In finality, it must be said that permitting this plaintiff to have in his hand in the general population of this maximum security prison this kind of psychologically inflammable material could well incite a riot. It also must be said that permitting the inmates of the Indiana State Prison to see the televised biography of Indiana’s KKK Grand Dragon, D.C. Stephenson, see Stephenson v. State, 179 N.E. 633 (1932), or to permit the televising of the film Mississippi Burning is one thing, but to permit this kind of tangible documentary material to be in the hands of an inmate circulating through this prison is another thing. With all deference to that argument, permitting the inmates to see those two televised productions does not require these prison authorities to permit this plaintiff to have these documents in hand while he is in the general population of this prison. As the Supreme Court has most recently interpreted the First Amendment of the Constitution of the United States in the prison context, such is not required.
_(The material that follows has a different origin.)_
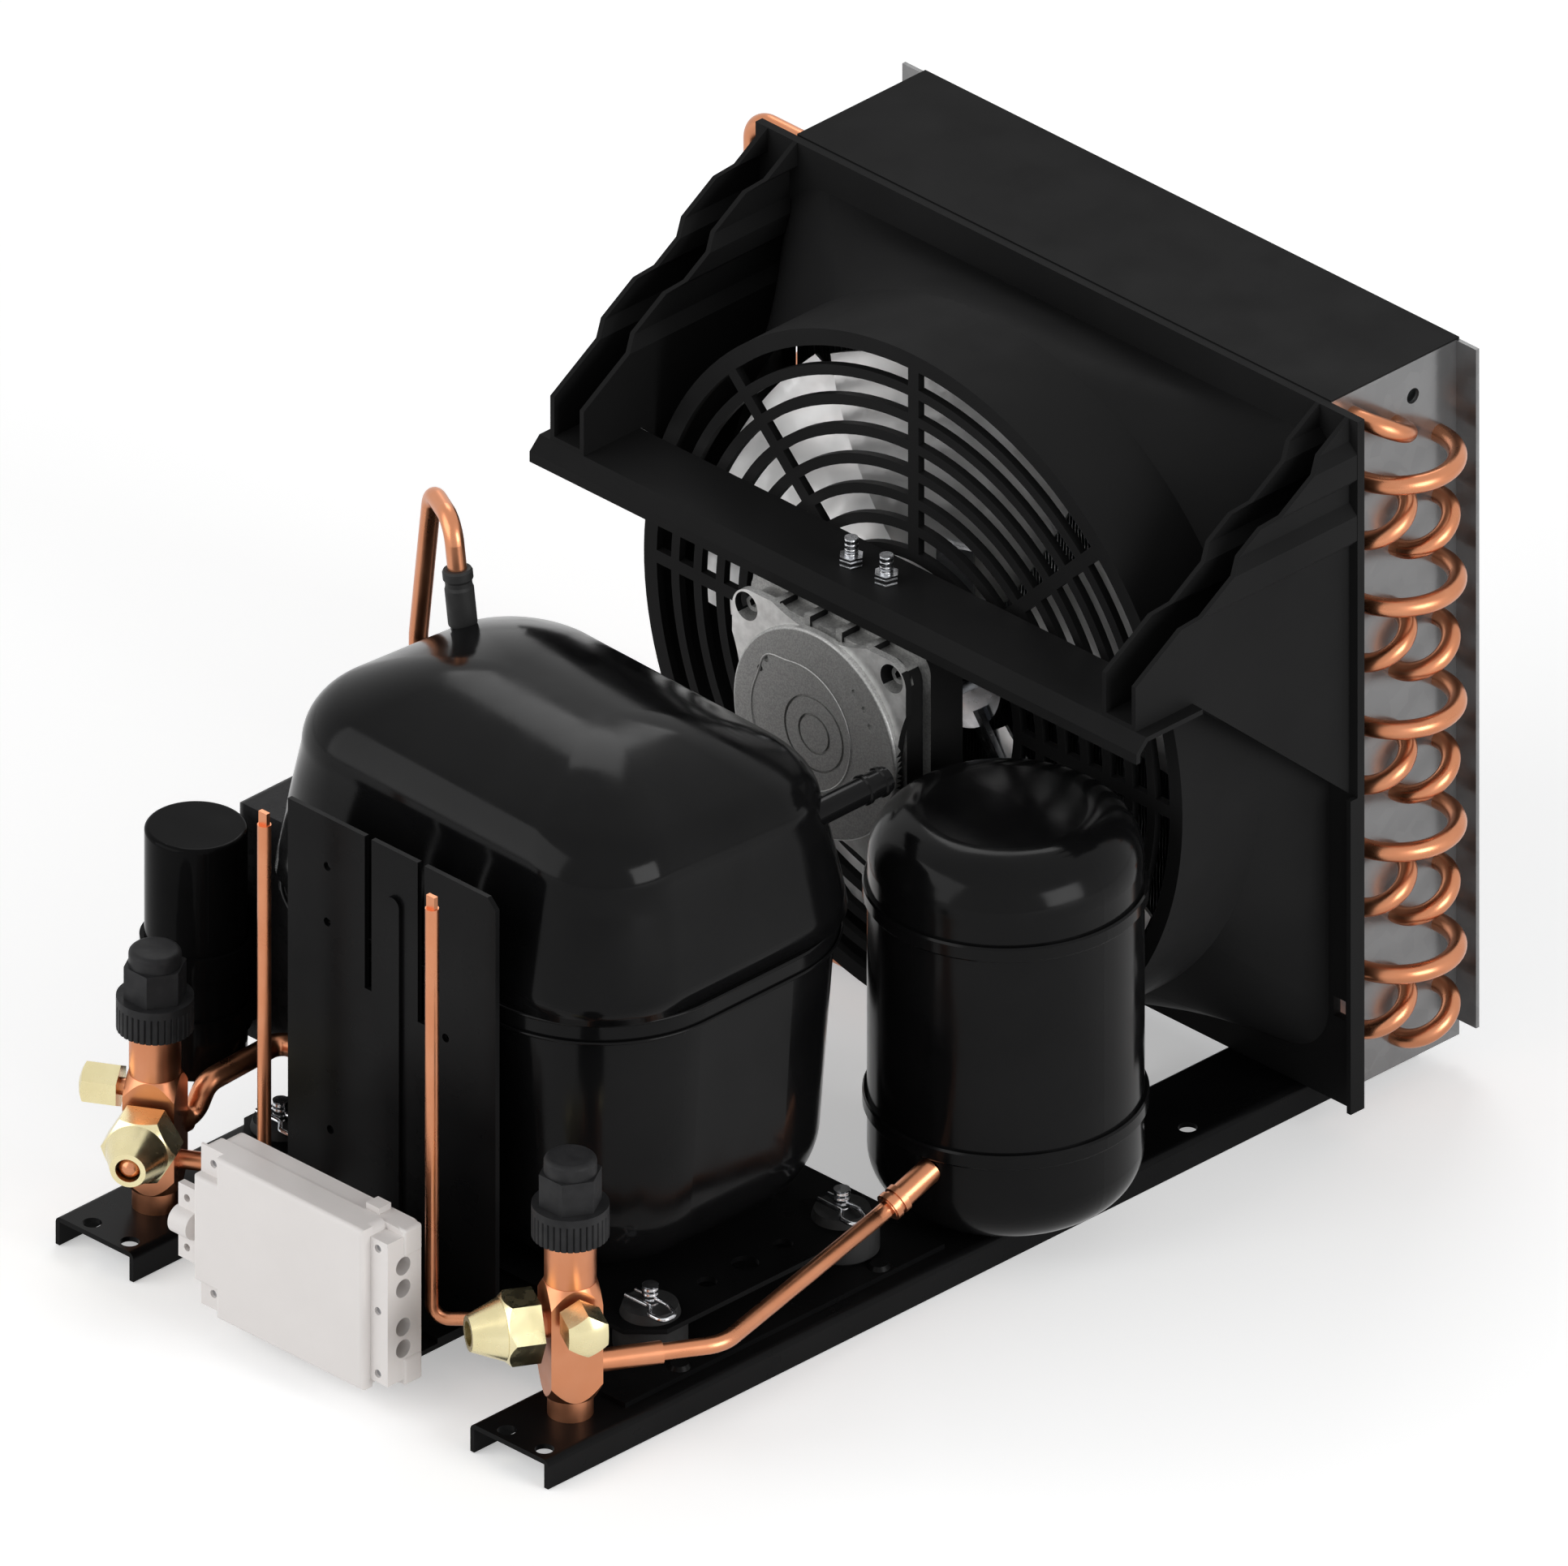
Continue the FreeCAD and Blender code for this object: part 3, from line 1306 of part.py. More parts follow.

The preventing of the same under the limited circumstances of this case does not violate the basic premises of the First Amendment in the context of a maximum security prison.

Therefore, these defendants are entitled to summary judgment as a matter of law. Judgment shall enter for the defendants and against the plaintiff. Each party will bear its own costs. IT IS SO ORDERED.

. For published opinions in which Robert Morgan Grooms is the plaintiff see Grooms v. Snyder, 474 F.Supp. 380 (N.D.Ind.1979); Grooms v. State, 269 Ind. 212, 379 N.E.2d 458 (1978), cert. denied, 439 U.S. 1131, 99 S.Ct. 1053, 59 L.Ed.2d 93 (1979), and Grooms v. Fervida, 182 Ind.App. 664, 396 N.E.2d 405 (1979).